Prove-that-Artimetric-mean-Geometric-mean-a-b-2-ab-

Question Number 151448 by mathdanisur last updated on 21/Aug/21

Prove that :

A rtimetric mean ⩾ G eometric mean

\frac{a + b}{2} ⩾ \sqrt{ab}

Commented by puissant last updated on 21/Aug/21

\forall (a, b) \in R^{2},

{(\sqrt{a} - \sqrt{b})}^{2} ⩾ 0

\Rightarrow a - 2 \sqrt{a b} + b ⩾ 0

\Rightarrow 2 \sqrt{a b} ⩽ a + b

\Rightarrow \sqrt{a b} ⩽ \frac{a + b}{2} . .

Commented by mathdanisur last updated on 21/Aug/21

Thank you Ser

Answered by nimnim last updated on 21/Aug/21

This inequality hold when a and b are positive .

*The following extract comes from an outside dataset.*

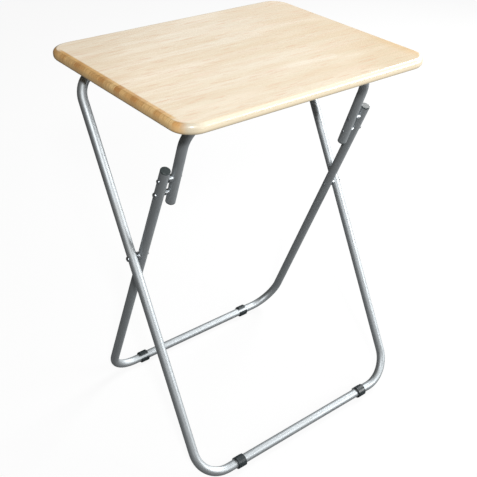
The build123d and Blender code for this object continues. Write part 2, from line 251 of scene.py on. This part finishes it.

Since a and b are positive,

\sqrt{a} = x and \sqrt{b} = y (say)

then {(x - y)}^{2} ⩾ 0

\Rightarrow x^{2} + y^{2} - 2 xy ⩾ 0

\Rightarrow \frac{x^{2} + y^{2}}{2} ⩾ xy

\Rightarrow \frac{a + b}{2} ⩾ \sqrt{ab} ★

Commented by mathdanisur last updated on 21/Aug/21

Thank you Ser